The records below hold a stretch from the line with "points = lead_points()" through the line with "before = set(bpy.data.objects)"; return exactly those lines, ends included, and nothing more.

***** SUPPLIED ENTRIES

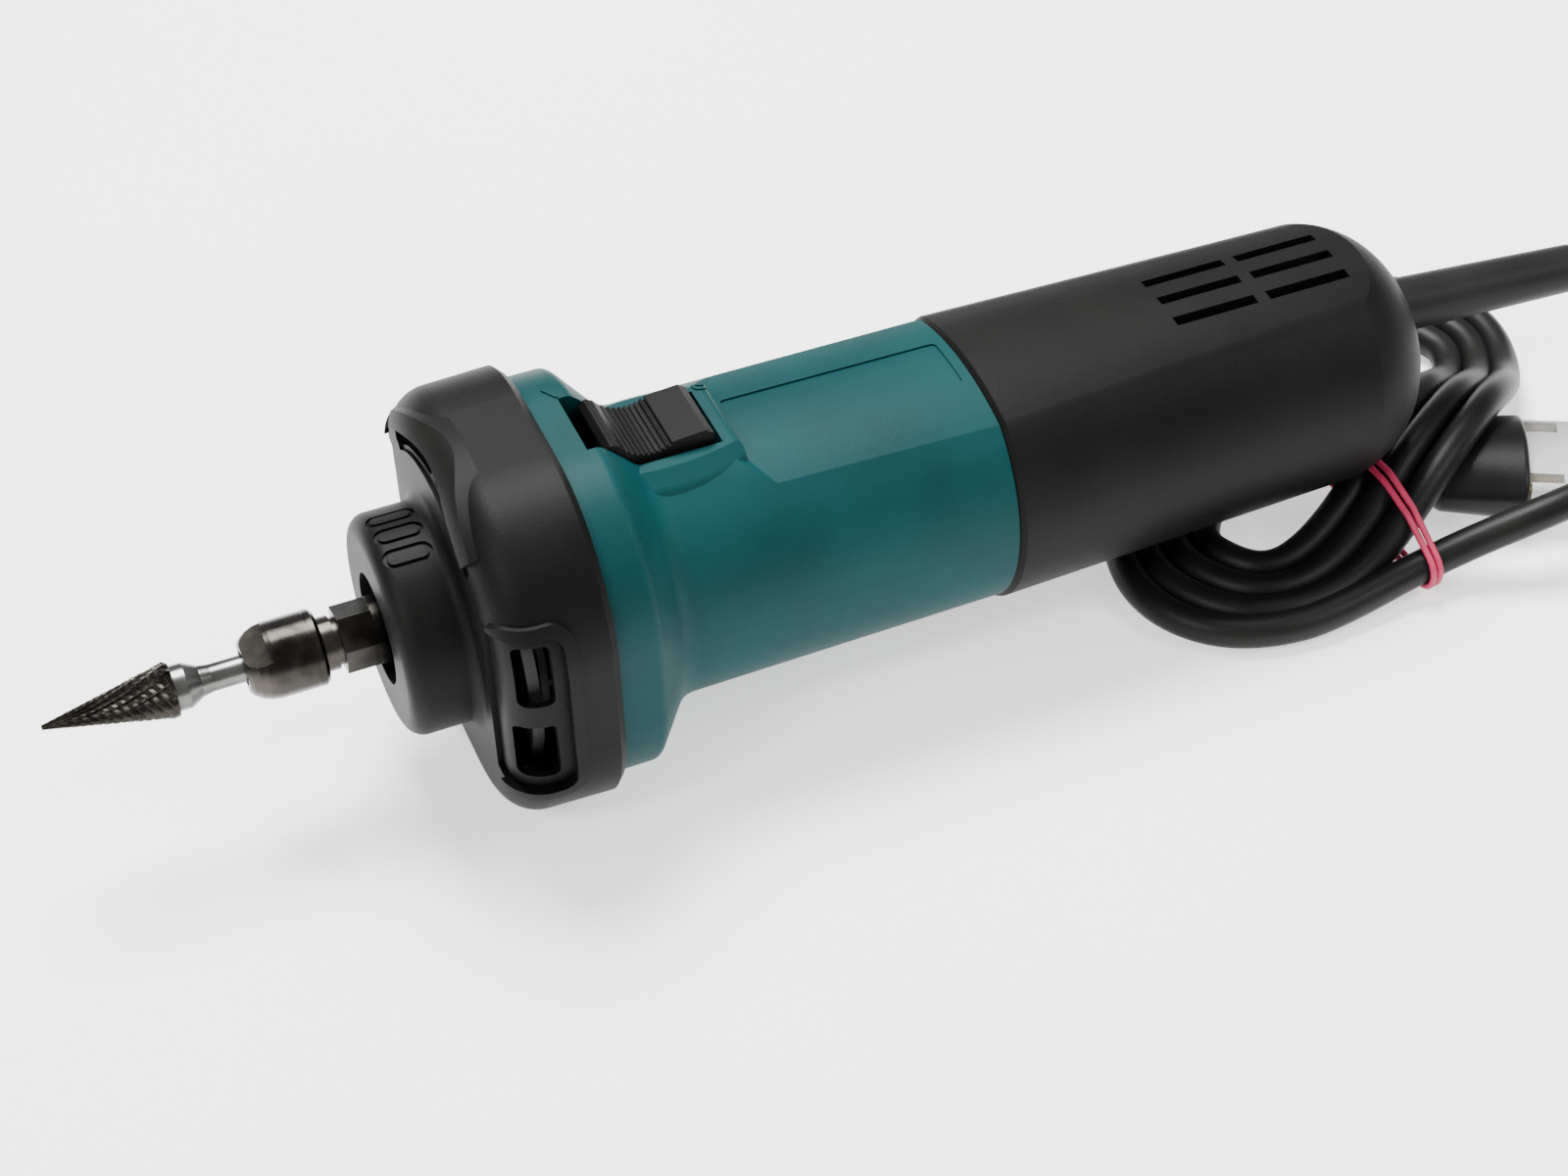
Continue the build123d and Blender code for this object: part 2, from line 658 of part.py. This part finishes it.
def bend_radii(points):
    """Each bend takes 0.45 of the shorter straight run beside it."""
    radii = []
    for before, here, after in zip(points, points[1:], points[2:]):
        run_in = Vector(*here) - Vector(*before)
        run_out = Vector(*after) - Vector(*here)
        turn = math.radians(run_in.get_angle(run_out))
        radii.append(0.45 * min(run_in.length, run_out.length) / math.tan(turn / 2))
    return radii


def cord_tube(points, radii):
    if radii:
        path = FilletPolyline(*points, radius=radii)
    else:
        path = Line(*points)
    start = Plane(origin=points[0], z_dir=Vector(*points[1]) - Vector(*points[0]))
    return sweep(start * Circle(CORD_R), path=path), path.length


def plug_plane(back):
    """Plane across the plug, a distance behind its face, local axes sideways and up."""
    turn = math.radians(PLUG_TURN)
    ahead = (math.cos(turn), math.sin(turn), 0)
    origin = (PLUG_X - back * ahead[0], PLUG_Y - back * ahead[1], PLUG_Z)
    return Plane(origin=origin, x_dir=(-ahead[1], ahead[0], 0), z_dir=ahead)


def plug_body():
    """Moulded two-pin plug: flat oval head tapering to a round neck."""
    head = loft([plug_plane(20) * Ellipse(14.5, 8.8), plug_plane(0) * Ellipse(16.0, PLUG_Z)])
    head = fillet(head.faces().sort_by(Axis((0, 0, 0), tuple(plug_plane(0).z_dir)))[-1].edges(), 1.2)
    shoulder = loft([plug_plane(30) * Circle(6.2), plug_plane(20) * Ellipse(14.5, 8.8)])
    neck = extrude(plug_plane(35) * Circle(5.6), 5)
    body = head + shoulder + neck
    for y in (-9.5, 9.5):
        body = body - extrude(plug_plane(8) * Pos(y, 0) * Circle(2.0), 10)
    return body


def plug_pins():
    pins = None
    for y in (-9.5, 9.5):
        pin = extrude(plug_plane(8) * Pos(y, 0) * Circle(2.0), 27)
        pin = fillet(pin.edges().sort_by(Axis((0, 0, 0), tuple(plug_plane(0).z_dir)))[-1], 1.6)
        pins = pin if pins is None else pins + pin
    return pins


def pin_cover():
    """Clear guard slipped over the pins, with a slot above each pin."""
    ahead = plug_plane(-0.6)
    body = extrude(ahead * RectangleRounded(27, 9.6, 2), 20.5)
    for y in (-9.5, 9.5):
        body = body - extrude(plug_plane(0) * Pos(y, 0) * Circle(2.0), 19.4)
        window = extrude(plug_plane(-0.5) * Pos(y, 2.6) * Rectangle(3.4, 5.2), 8.0)
        body = body - window
    return body


def coil_outline(a, b):
    return Pos(COIL_X, COIL_Y) * Rot(0, 0, COIL_TURN) * Ellipse(a, b)


def coil_ring(grow, low, high):
    outline = coil_outline(80 + grow, 46 + grow) - coil_outline(47 - grow, 13 - grow)
    return Pos(0, 0, low) * extrude(outline, high - low)


def coil_solid():
    """Outer shape of the wound-up cord lying on the table."""
    ring = coil_ring(0, 0, COIL_H)
    return fillet(ring.edges().group_by(Axis.Z)[-1], 3.0)


def rubber_band():
    """Two strands of a rubber band round the near side of the coil."""
    sleeve = coil_ring(1.1, 0, COIL_H + 1.1)
    sleeve = fillet(sleeve.edges().group_by(Axis.Z)[-1], 3.6) - (coil_solid() & coil_ring(5, 0.9, 20))
    strands = None
    for shift in (-2.0, 1.0):
        slab = Pos(BAND_X + shift, BAND_Y, 5) * Rot(0, 0, BAND_TURN) * Box(1.6, 50, 30)
        strand = sleeve & slab
        strands = strand if strands is None else strands + strand
    return strands


def build():
    housing = motor_housing() + end_web() + switch_rails()
    housing = housing - name_panel()
    cover = rear_cover() + clamp_seat()
    nodes = {
        "head_cover": head_cover(),
        "baffle_plate": baffle_plate(),
        "bearing_box": bearing_box(),
        "housing_screws": housing_screws(),
        "motor_housing": housing,
        "rear_cover": cover,
        "cover_screw": cover_screw(),
        "cord_guard": cord_guard(),
        "spindle_shaft": spindle_shaft(),
        "collet": collet(),
        "collet_nut": collet_nut(),
        "burr_shank": burr_shank(),
        "burr_head": burr_head(),
        "armature_core": armature_core(),
        "armature_windings": armature_windings(),
        "commutator": commutator(),
        "cooling_fan": cooling_fan(),
        "bearing_inner_rings": bearing_rings(True),
        "bearing_outer_rings": bearing_rings(False),
        "field_core": field_core(),
        "field_coils": field_coils(),
        "bearing_cup": bearing_cup(),
        "brush_holders": brush_holders(),
        "carbon_brushes": carbon_brushes(),
        "brush_springs": brush_springs(),
        "switch_button": switch_button(),
        "switch_link": switch_link(),
        "switch_slider": switch_slider(),
        "switch_body": switch_body(),
        "suppressor_capacitor": suppressor_capacitor(),
        "cord_clamp": cord_clamp(),
        "clamp_screws": clamp_screws(),
    }
    for node, shape in nodes.items():
        save(node, place(shape))

    points = lead_points()
    radii = bend_radii(points)
    print("lead bend radii", [round(r) for r in radii])
    lead, length = cord_tube(points, radii)
    print("lead length", round(length), "volume check", round(lead.volume / (math.pi * CORD_R ** 2 * length), 4))
    tail, tail_length = cord_tube([tuple(plug_plane(32).origin), (184.0, 12.0, 4.6)], [])
    print("tail length", round(tail_length))
    band = rubber_band() - tail
    plug_room = extrude(plug_plane(31) * RectangleRounded(37, 26, 6), 54)
    coil = coil_solid() - band - plug_body() - plug_room
    save("cord_entry", place(cord_entry()))
    save("cord_lead", on_floor(lead))
    save("cord_tail", on_floor(tail))
    save("cord_coil", on_floor(coil.solids().sort_by(SortBy.VOLUME)[-1]))
    save("rubber_band", on_floor(band))
    save("plug_body", on_floor(plug_body() - tail))
    save("plug_pins", on_floor(plug_pins()))
    save("pin_cover", on_floor(pin_cover()))


build()
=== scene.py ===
import json
import math

import bpy
from mathutils import Matrix, Vector


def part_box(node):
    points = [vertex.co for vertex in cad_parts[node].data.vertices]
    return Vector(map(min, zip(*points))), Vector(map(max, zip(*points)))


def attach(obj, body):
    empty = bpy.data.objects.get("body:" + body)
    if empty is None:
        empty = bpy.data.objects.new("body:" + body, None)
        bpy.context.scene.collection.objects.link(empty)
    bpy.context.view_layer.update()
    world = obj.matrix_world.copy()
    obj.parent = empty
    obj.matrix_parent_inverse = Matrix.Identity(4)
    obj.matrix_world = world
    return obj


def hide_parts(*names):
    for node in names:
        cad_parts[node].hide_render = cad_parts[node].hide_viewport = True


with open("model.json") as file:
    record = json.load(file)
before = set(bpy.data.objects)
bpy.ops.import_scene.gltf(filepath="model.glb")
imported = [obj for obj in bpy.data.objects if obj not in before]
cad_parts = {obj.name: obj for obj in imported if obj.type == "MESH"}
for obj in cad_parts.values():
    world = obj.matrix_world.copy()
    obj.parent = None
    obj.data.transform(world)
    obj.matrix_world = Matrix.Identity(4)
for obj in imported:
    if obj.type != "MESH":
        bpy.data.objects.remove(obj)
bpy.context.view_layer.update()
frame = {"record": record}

MM = 0.001
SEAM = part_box("head_cover")[1].x          # x of the seam behind the black head
AXIS_Z = (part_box("spindle_shaft")[0].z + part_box("spindle_shaft")[1].z) / 2
CORD_R = 4.0 * MM


def spot(x, y, z):
    """A point from millimetres: x from the seam, z above the table."""
    return Vector((SEAM + x * MM, y * MM, z * MM))


# ---------------------------------------------------------------- camera, floor and light

LENS, SENSOR = 66.15, 36                  # millimetres
HEADING, DOWNWARD, ROLL = -21.83, 42.91, -1.63    # degrees
EYE = (-123.1, -447.6, 467.7)             # the camera's place, as spot() takes it


def add_camera():
    data = bpy.data.cameras.new("camera")
    data.lens = LENS
    data.sensor_width = SENSOR
    camera = bpy.data.objects.new("camera", data)
    heading = Matrix.Rotation(math.radians(HEADING), 4, "Z")
    pitch = Matrix.Rotation(math.radians(90 - DOWNWARD), 4, "X")
    roll = Matrix.Rotation(math.radians(ROLL), 4, "Z")
    camera.matrix_world = Matrix.Translation(spot(*EYE)) @ heading @ pitch @ roll
    bpy.context.scene.collection.objects.link(camera)
    bpy.context.scene.camera = camera


def add_light(name, place, target, size, watts):
    data = bpy.data.lights.new(name, "AREA")
    data.shape = "DISK"
    data.size = size
    data.energy = watts
    light = bpy.data.objects.new(name, data)
    light.location = place
    light.rotation_euler = (Vector(target) - Vector(place)).to_track_quat("-Z", "Y").to_euler()
    bpy.context.scene.collection.objects.link(light)


def add_lights():
    """A broad light above, two weak ones in front, and an even white surround."""
    middle = (0.02, 0, 0.03)
    add_light("overhead", (0.0, 0.5, 1.25), middle, size=0.7, watts=50)
    add_light("side", (-0.9, -0.5, 1.0), middle, size=0.3, watts=9)
    add_light("fill", (0.9, -0.7, 1.1), middle, size=0.5, watts=8)
    world = bpy.data.worlds.new("studio")
    world.use_nodes = True
    surround = world.node_tree.nodes["Background"]
    surround.inputs["Color"].default_value = (1, 1, 1, 1)
    surround.inputs["Strength"].default_value = 0.6
    bpy.context.scene.world = world


def add_floor():
    """Pale paper that glows a little, so that it shows nearly white."""
    mesh = bpy.data.meshes.new("floor")
    half = 3.0
    corners = [(-half, -half, 0), (half, -half, 0), (half, half, 0), (-half, half, 0)]
    mesh.from_pydata(corners, [], [(0, 1, 2, 3)])
    floor = bpy.data.objects.new("floor", mesh)
    bpy.context.scene.collection.objects.link(floor)
    paper = grained("floor_paper", (0.95, 0.95, 0.945), (0.98, 0.98, 0.975), 0.85, scale=40)
    shader = paper.node_tree.nodes["Principled BSDF"]
    shader.inputs["Emission Color"].default_value = (1, 1, 1, 1)
    shader.inputs["Emission Strength"].default_value = 0.9
    floor.data.materials.append(paper)


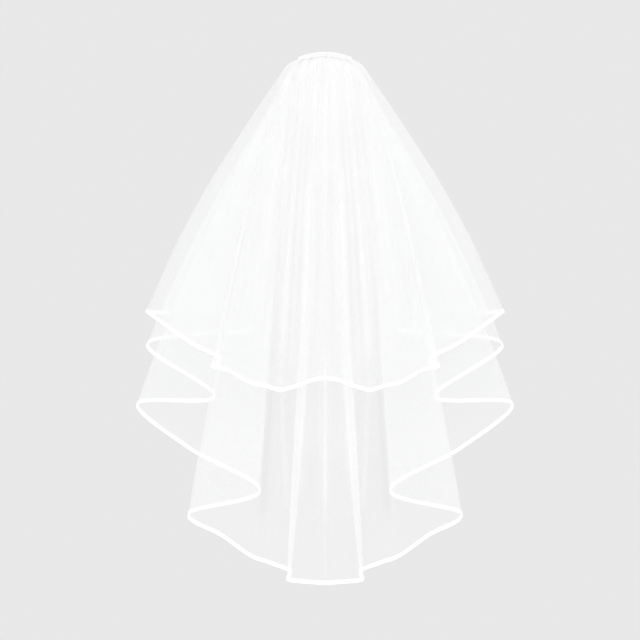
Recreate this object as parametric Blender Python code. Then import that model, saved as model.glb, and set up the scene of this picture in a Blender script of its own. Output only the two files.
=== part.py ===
"""A two-tier bridal veil of soft tulle, hung from a comb as it is worn.

Both tiers are gathered into one narrow heading, swell out over the crown of the
head, and fall in a bell. The middle of the back is the longest part. Towards
each side the cloth turns back on itself in deep folds, and every fold hangs
higher than the one before it, so the hem climbs in a zigzag to the open front.
A satin ribbon is folded over each hem.

Lengths are in millimetres until the meshes are made. The origin is the middle
of the comb's spine, +Z is up and the wearer looks along +Y.
"""
import bpy
import numpy as np

MM = 0.001

WALL = 1.0
SEAM = 0.3
RIBBON_WALL = 1.0
RIBBON_WIDTH = 5.0

HEADING_HALF = 40.0
HEADING_TOP = 1.7
HEADING_ARC_RADIUS = 130.0
HEADING_ARCH_RADIUS = 115.0
SWELL_DROP_SHARE = 0.6
HEADING_OFFSET = (WALL + SEAM) / 2
BINDING_Y = -3.95
BINDING_WALL = 1.0
BINDING_END = 1.5
BINDING_BOTTOM = -3.0
BINDING_COLUMNS = 20

# How cloth hangs: the share of outward travel gained above the middle, the
# width of a fold's turn against the step between its layers, the overlap in
# square millimetres at which a fold is full, and the tightest turn.
BOW = 0.25
TURN_ROUNDNESS = 2.7
FOLD_ONSET = 25.0
LEAST_TURN_RADIUS = 2.5
GATHERS_PER_SIDE = 8
GATHER_DEPTH = 1.0
GATHER_END = 0.5

COMB_HALF = 35.0
COMB_THICKNESS = 2.4
COMB_SPINE = 4.0
COMB_TEETH = 15
TOOTH_LENGTH = 38.0
TOOTH_TIP_SHARE = 0.45
TOOTH_LEAN = 7.0
TOOTH_STEPS = 3

# Each row is one line of the cloth on the left half, from the heading (heading
# x) over the crown (crown x, y) down to the hem (hem x, y, z). Swing is how far
# the line stands aside halfway down. A row with turn 1 is a fold edge, and
# columns is the number of strips between it and the next row.
FOLD_COLUMNS = (
    "name", "heading_x", "crown_x", "crown_y", "hem_x", "hem_y", "hem_z",
    "swing_x", "swing_y", "turn", "columns",
)
LOWER_FOLDS = (
    ("middle ridge", 0, 0, -44, 0, -150, -803, 0, -7, 0, 2),
    ("ridge foot", -2.5, -4, -44, -8, -150, -803, 0, 1, 0, 3),
    ("pleat edge", -6.5, -12, -43, -57, -150, -797, 0, -2, 1, 4),
    ("pleat return", -9.5, -16, -41, -51, -137, -789, 13, 6, 1, 4),
    ("narrow valley", -13.5, -30, -36, -85, -126, -775, 0, 6, 0, 2),
    ("narrow ridge", -17.5, -40, -33, -112, -125, -765, 0, -2, 0, 3),
    ("side panel", -21.5, -52, -27, -156, -110, -736, 0, 0, 0, 4),
    ("first outer fold", -25, -69, -16, -207, -86, -707, 0, 0, 1, 7),
    ("first inner fold", -27, -56, -8, -99, -57, -674, 0, 0, 1, 4),
    ("rising run", -28.5, -65, -3, -208, -41, -610, 0, 0, 0, 4),
    ("second outer fold", -30, -71, 2, -290, -24, -543, 0, 0, 1, 7),
    ("second inner fold", -31.5, -60, 9, -171, 3, -532, 0, 0, 1, 6),
    ("third outer fold", -32.7, -69, 17, -279, 30, -452, 0, 0, 1, 5),
    ("front edge", -34, -52, 24, -114, 58, -430, 0, 0, 0, 0),
)
UPPER_FOLDS = (
    ("middle", 0, 0, -53, 0, -170, -499.5, 0, -3, 0, 2),
    ("first valley", -5, -9, -52, -20, -171, -502.5, 0, 4, 0, 2),
    ("first ridge", -9.5, -17, -51, -36, -176, -508.5, 0, -4, 0, 3),
    ("second valley", -13.5, -25, -50, -52, -179, -513.5, 0, 4, 0, 3),
    ("hem point", -17.5, -34, -47, -67, -182, -516.5, 0, -5, 0, 3),
    ("deep valley", -21.5, -42, -44, -88, -170, -510.5, 0, 9, 0, 3),
    ("side ridge", -24.5, -51, -40, -112, -160, -505.5, 0, -4, 0, 3),
    ("side panel", -27.5, -61, -34, -144, -142, -488.5, 0, 0, 0, 3),
    ("pleat edge", -30, -70, -27, -170, -128, -481.5, 0, 0, 1, 3),
    ("pleat return", -32, -71, -21, -157, -117, -472.5, 0, 0, 1, 3),
    ("side run", -34.5, -76, -12, -203, -97, -447.5, 0, 0, 0, 4),
    ("outer fold back", -36.5, -80, 2, -269, -40, -403.5, 0, 0, 0, 3),
    ("outer fold front", -37.5, -79, 15, -272, 22, -401.5, 0, 0, 0, 4),
    ("front run", -38.5, -72, 26, -236, 72, -403.5, 0, 0, 0, 4),
    ("inner fold", -39.3, -60, 31, -152, 98, -403.5, 0, 0, 1, 5),
    ("front edge", -40, -66, 38, -222, 128, -384.5, 0, 0, 0, 0),
)

# Levels of a tier: shares of the way over the crown, then shares of the fall.
CROWN_SHARES = (0.25, 0.5, 0.75)
FALL_SHARES = (0.0, 0.14, 0.32, 0.52, 0.72, 0.88)

TIERS = {
    "tier_upper": {
        "folds": UPPER_FOLDS, "heading_y": BINDING_Y - HEADING_OFFSET, "heading_bottom": -3.7,
        "swell_z": -9.0, "crown_z": -47.0,
    },
    "tier_lower": {
        "folds": LOWER_FOLDS, "heading_y": BINDING_Y + HEADING_OFFSET, "heading_bottom": -6.0,
        "swell_z": -19.0, "crown_z": -54.0,
    },
}


def clear_scene():
    """Take every object out of the file."""
    for item in list(bpy.data.objects):
        bpy.data.objects.remove(item, do_unlink=True)


def material(name, colour, roughness, alpha=1.0, sheen=0.0):
    """A plain surface for one piece."""
    made = bpy.data.materials.new(name)
    made.use_nodes = True
    shader = made.node_tree.nodes["Principled BSDF"]
    shader.inputs["Base Color"].default_value = (*colour, 1.0)
    shader.inputs["Roughness"].default_value = roughness
    shader.inputs["Alpha"].default_value = alpha
    shader.inputs["Sheen Weight"].default_value = sheen
    return made


def add_mesh(name, points, faces, surface):
    """One closed body from points in millimetres."""
    mesh = bpy.data.meshes.new(name)
    mesh.from_pydata((np.asarray(points) * MM).tolist(), [], faces)
    mesh.validate()
    mesh.materials.append(surface)
    made = bpy.data.objects.new(name, mesh)
    bpy.context.scene.collection.objects.link(made)
    return made


def column(folds, name):
    """One named column of a fold table as numbers."""
    index = FOLD_COLUMNS.index(name)
    return np.array([row[index] for row in folds], dtype=float)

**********

EXPECTED ANSWER:
    points = lead_points()
    radii = bend_radii(points)
    print("lead bend radii", [round(r) for r in radii])
    lead, length = cord_tube(points, radii)
    print("lead length", round(length), "volume check", round(lead.volume / (math.pi * CORD_R ** 2 * length), 4))
    tail, tail_length = cord_tube([tuple(plug_plane(32).origin), (184.0, 12.0, 4.6)], [])
    print("tail length", round(tail_length))
    band = rubber_band() - tail
    plug_room = extrude(plug_plane(31) * RectangleRounded(37, 26, 6), 54)
    coil = coil_solid() - band - plug_body() - plug_room
    save("cord_entry", place(cord_entry()))
    save("cord_lead", on_floor(lead))
    save("cord_tail", on_floor(tail))
    save("cord_coil", on_floor(coil.solids().sort_by(SortBy.VOLUME)[-1]))
    save("rubber_band", on_floor(band))
    save("plug_body", on_floor(plug_body() - tail))
    save("plug_pins", on_floor(plug_pins()))
    save("pin_cover", on_floor(pin_cover()))


build()
=== scene.py ===
import json
import math

import bpy
from mathutils import Matrix, Vector


def part_box(node):
    points = [vertex.co for vertex in cad_parts[node].data.vertices]
    return Vector(map(min, zip(*points))), Vector(map(max, zip(*points)))


def attach(obj, body):
    empty = bpy.data.objects.get("body:" + body)
    if empty is None:
        empty = bpy.data.objects.new("body:" + body, None)
        bpy.context.scene.collection.objects.link(empty)
    bpy.context.view_layer.update()
    world = obj.matrix_world.copy()
    obj.parent = empty
    obj.matrix_parent_inverse = Matrix.Identity(4)
    obj.matrix_world = world
    return obj


def hide_parts(*names):
    for node in names:
        cad_parts[node].hide_render = cad_parts[node].hide_viewport = True


with open("model.json") as file:
    record = json.load(file)
before = set(bpy.data.objects)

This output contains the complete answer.